Despite my success in college, I was a late bloomer who lived at home with my mom and didn’t own a car but I tell you what! I was straight A student! Doesn’t that count for something? I graduated at the age of 36. My dad, I think for the first time was proud of me and for my graduation, he gave me his 1986 Cadillac Fleetwood Brougham. It was in mint condition and the size of a small yacht. My nephew Mitchell dubbed it the “Mac Daddy Caddy.” It drove smooth as melted butter and I loved it. 

The summer after my graduation, I met Kevin, my future husband. My friend Lee Ann (who as a child had cleaned my room) kept telling me about this great guy she had met who was looking for an old fashioned girl. I kept putting it off but finally said yes. It was instant like/love for both of us that July night. 

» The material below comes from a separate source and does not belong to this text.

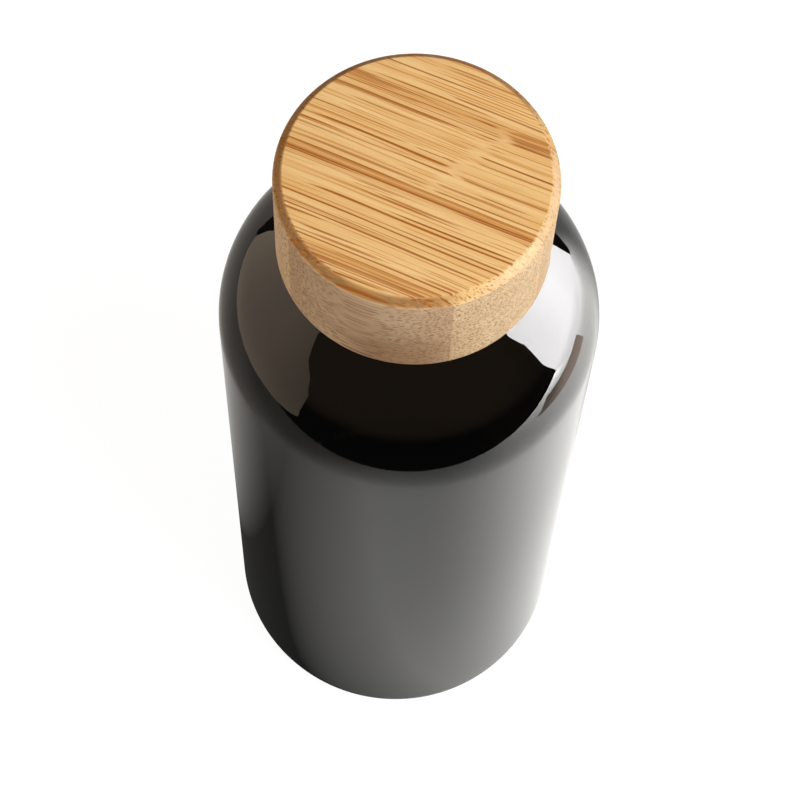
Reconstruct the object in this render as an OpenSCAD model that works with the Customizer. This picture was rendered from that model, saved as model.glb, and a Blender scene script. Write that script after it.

A month after meeting Kevin, I heard about and applied for a job at a school district thirty miles from home. I got the job. Kevin and I married the following March. Was my reign as the queen of the late bloomers finally over? As much as I made up for lost time, my life's ongoing theme of late bloomer continued. I didn’t have my first child until I was almost forty-four. That wasn’t really my fault but despite my advanced age, I was as inexperienced as most twenty-year-olds. I am now and will always be a late bloomer. Like my childhood self, I have managed to surround myself with people who get that and love me in spite of it.

In the eighteen years, I have been teaching kindergarten, I have met several late bloomers and their despairing parents.   In an effort to calm their fears, I tell them to not give up and that I too was a late bloomer. A late bloomer who has a Master’s degree in education and graduated with a 4.0! That’s the thing about late bloomers, if given enough patience, love and a little push in the right direction, we do eventually bloom.